Playing Chicken with the Debt Limit

A more important — and far trickier — confrontation than heath care reform is brewing between the House GOP and the Obama White House: in late March, the U.S. government will hit its legal debt limit

  • From Left: Pawlenty: Bill Clark/Roll Call/Getty Images; Gingrich: Ida Mae Astute/ABC/Getty Images

    For House Republicans, voting to repeal health care reform was easy. But a more important — and far trickier — confrontation is brewing between the House GOP and the Obama White House. Although the stakes are huge, neither side is quite sure how to play its cards.

    In late March, the U.S. government will hit its legal debt limit, which takes an act of Congress to increase. Obama officials (and many economists) insist we have to extend our national credit line to fund a deficit-running government, lest the global financial markets panic about a U.S. debt default — a "catastrophic" outcome, as Treasury Secretary Timothy Geithner warned. But many conservative Republicans who campaigned on adamant antidebt promises are saying, Hell, no — at least not without deep spending cuts that Democrats refuse to make. Now the issue is coloring the 2012 presidential campaign, as several potential candidates, including former House Speaker Newt Gingrich and former Minnesota governor Tim Pawlenty, have come out against raising the debt without slashing billions of dollars in spending at the same time.

    Both parties are trying to figure out who has the most leverage — and the most to lose if they miscalculate. The GOP will hammer Obama as a reckless free spender. Democrats are encouraged by the memory of the 1995 budget fight between House Republicans (then led by Gingrich) and Bill Clinton, which led to a government shutdown. Clinton, who came off looking more responsible than Gingrich, used the showdown to turn around his presidency. Encouraged by this history, Obama may look to frame the debate to his advantage in the Jan. 25 State of the Union address. "It will be brinksmanship," says a senior House Democratic aide. "I'm trying to think this through myself."
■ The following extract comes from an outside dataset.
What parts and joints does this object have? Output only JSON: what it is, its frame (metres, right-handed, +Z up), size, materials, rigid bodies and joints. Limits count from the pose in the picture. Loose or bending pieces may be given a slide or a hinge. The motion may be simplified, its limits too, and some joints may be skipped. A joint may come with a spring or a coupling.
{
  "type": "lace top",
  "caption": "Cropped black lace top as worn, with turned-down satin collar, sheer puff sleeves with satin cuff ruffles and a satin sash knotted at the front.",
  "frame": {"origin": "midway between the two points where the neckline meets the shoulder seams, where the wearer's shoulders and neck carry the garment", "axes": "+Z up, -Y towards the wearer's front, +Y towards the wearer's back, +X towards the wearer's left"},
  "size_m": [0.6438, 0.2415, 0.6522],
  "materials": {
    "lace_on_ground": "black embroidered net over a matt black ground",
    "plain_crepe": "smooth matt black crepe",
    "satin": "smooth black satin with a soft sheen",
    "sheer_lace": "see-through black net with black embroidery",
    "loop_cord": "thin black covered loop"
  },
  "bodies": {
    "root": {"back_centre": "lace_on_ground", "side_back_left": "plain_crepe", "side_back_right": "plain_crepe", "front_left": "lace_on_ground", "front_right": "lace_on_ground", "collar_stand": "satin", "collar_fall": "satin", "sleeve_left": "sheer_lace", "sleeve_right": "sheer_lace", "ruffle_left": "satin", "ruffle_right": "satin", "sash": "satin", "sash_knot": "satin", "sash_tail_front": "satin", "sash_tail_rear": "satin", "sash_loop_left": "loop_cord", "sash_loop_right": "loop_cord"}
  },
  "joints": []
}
    But Republicans argue that they hold far more cards today, thanks to a debt far larger — and far more alarming to the public — than it was 16 years ago. They will seek to attach perhaps as much as tens of billions of dollars in spending cuts — an amount they'd be unlikely to slip through the regular budget process — to any bill boosting Uncle Sam's IOU account. "If they want us to help pay their bills, we're going to cut up their credit card," says Michael Steel, a spokesman for House Speaker John Boehner. And if Obama balks at the cuts? "We'll see."